Peru has instituted a USAID-supported national policy that guarantees couples the right to determine freely the number and spacing of their children. Importantly, the policy has enabled poor and rural communities to have access to modern contraceptives through government facilities. According to USAID, “This partnership led to a five-fold increase in modern contraceptive use between 1970 and 2015, which reduced unintended pregnancies and decreased the average number of births per woman and coincided with dramatic improvements in maternal and child survival.”

The progress that Peru has made, concerning family planning, is encouraging. But what about Fujimori’s victims?

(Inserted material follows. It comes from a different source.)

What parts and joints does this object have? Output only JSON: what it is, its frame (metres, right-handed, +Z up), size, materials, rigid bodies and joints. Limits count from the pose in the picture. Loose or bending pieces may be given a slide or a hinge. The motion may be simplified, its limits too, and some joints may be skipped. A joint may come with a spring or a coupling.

If Peru had the political will to bring those responsible to justice, it could do so. The question of obtaining justice for a barbaric sterilisation campaign that has mutilated thousands of Peruvian women, surfaces only during election campaigns. In the 2016 presidential election, Pedro Kuczynski was running against Alberto Fujimori’s daughter, Keiko. Kuczynski won by the narrowest of margins. During the campaign, he had promised to reopen the investigation into what really happened under Fujimori, and to prosecute those responsible. The same unkept promises had been made by his predecessor, Ollanta Humala. Both abandoned them when taking office. The broken promises may have more to do with the fact that both presidents ran in consecutive elections against the daughter of Alberto Fujimori, who systematically downplayed the sterilisations and even questioned the truth in some of the stories.

Peruvian politics will probably have the final say in this tragedy, as it continually stalls and politicizes the sterilisations. Many of the victims are no longer here to testify, having died in the waiting room of a non-existent court of justice. The Quipu project may just have more value than you could imagine, in a continuing struggle that is more about politics, than it is about women.